Resolution 17: Political donations (Ordinary Resolution)

THAT in accordance with the Companies Act 2006 (the 'Act'), the Company and all companies that are or become subsidiaries of the Company may at any time:

  • (i) make political donations to political parties and/or independent election candidates not exceeding £50,000 in total; and/or
  • (ii) make political donations to political organisations other than political parties not exceeding £50,000 in total; and/or
  • (iii) incur political expenditure not exceeding £50,000 in total,

during the period beginning with the date of the passing of this Resolution and ending at the conclusion of the next Annual General Meeting of the Company after the passing of this Resolution or, if earlier, 27 June 2017, provided that the aggregate amount of any such donations and expenditure within such period shall not exceed £75,000.

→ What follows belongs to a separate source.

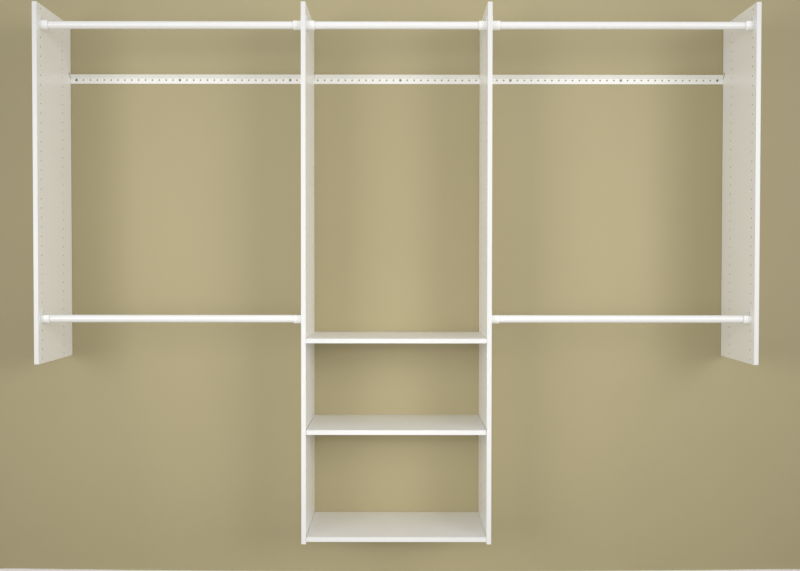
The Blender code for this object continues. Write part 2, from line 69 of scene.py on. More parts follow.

For the purpose of this Resolution the terms 'political donations', 'political parties', 'independent election candidates', 'political organisations' and 'political expenditure' have the meanings set out in sections 363 to 365 of the Act.

Resolution 18: Notice of general meetings (Special Resolution)

THAT a general meeting of the Company (other than an Annual General Meeting) may be called on not less than 14 clear days' notice, provided that this authority shall expire at the conclusion of the next Annual General Meeting of the Company.